At the end of the day, the set design for the performance was beyond gorgeous. It was a great use of digital media as Frank stood behind a podium to play the piano. The podium itself was a screen that used footage that referenced the Forrest Gump film which depicted Tom Hanks running in his infamous white suit. In the backdrop, which was also a screen, we saw footage of an open road, skaters and an orange coloured car driving by. For those of you know don’t know, this imagery is filled personal meaning. While in L.A., it is said that Frank can often been seen skateboarding down Fairfax Ave., and the car I’m assuming alludes to his debut mixtape Nostalgia Ultra. Everything was absolutely splendid and for anyone who’s complaining, I’d like this opportunity to quote my girl Kassie who once said “you like to hype up hype up too damn much.”
Frank didn’t win as many awards as I’d hoped but did win Best Rap/Sung Collaboration for No Church in the Wild alongside The-Dream and Jay-Z. He was rudely told by The-Dream to “back up” but Jay-Z put him in his place by thanking the swapmeet that Dream got his hat from. That’s right. Swerve. All the way to Slauson. If a legend like Jay-Z can step off to the side and let the youth shine, what exactly is your problem?
Secondly, I’d like to discuss the finale performance. I can literally feel my blood boiling and my blood pressure rising as I write this. First off, its no secret that hip hop was snubbed at the Grammys this year. And last year too. I get it, for every Life is Good there’s like five ratchet albums by D-list rappers who only want a chain and 15 minutes of fame. But there was some exceptional hip hop music release this year from artists who got zero recognition. Moving on though, I was willing to let my frustration subside when I found the finale feature the phenomenal Chuck D. Him, LL, Z-Trip, Tom and Travis performed Dead Prez’s joint (which features Chuck) Refuse To Lose as well as No Sleep till Brooklyn in memoriam of MCA (something Public Enemy did when I saw them perform last summer in Toronto). Anyways, the song was cut short by…wait for it…sponsorship commercials.
Yeah, you read right. Two hip hop legends performing a hip hop song that paid tribute to yet another hip hop legend got cut short. What asshole made this decision? Couldn’t they cut what seemed like an endless stream of country performances and let this amazing finale air in its entirety? Nope. How about next year they just host the Grammys in Nashville and have some Nascar races broadcast instead of commercials? I get it. This isn’t the Source Awards but I know I’m not a crazed hater. It was very blatant that hip hop was grossly underrepresented tonight. Yes, the camera was pointed at power couple Jay-Z and Beyonce numerous times throughout the night, but Jay has received nodes of approval from the President and Warren Buffet so its okay for mainstream society to like him. Jay is still Jay from Reasonable Doubt, only much more successful and accomplished (both in his personal and professional life) but its only his most recent image has been re-appropriated by mainstream white America.
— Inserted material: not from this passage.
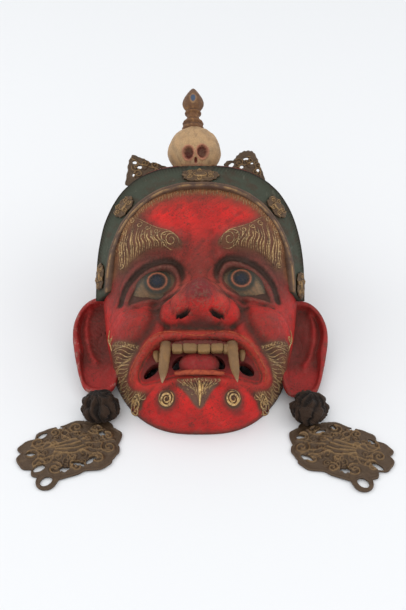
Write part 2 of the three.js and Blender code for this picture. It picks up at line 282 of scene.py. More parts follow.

I don’t know what I was expecting to be perfectly honest with you. I obviously got my hopes up too high. Last year’s Grammys didn’t treat hip hop any better and I have to wonder ‘why?’ Hip hop is the most definitive voice of Generation Y and Z (roughly 15 to 25 year olds). Perhaps one day when some of these young men and women establish themselves in the workforce and take on jobs which include organizing events such as the Grammys hip hop will get the accolades it deserves. Until then, the revolution with not be televised. It wasn’t televised before, and we’re still waiting. But fear not. “It Takes a Nation of Millions to Hold Us Back!”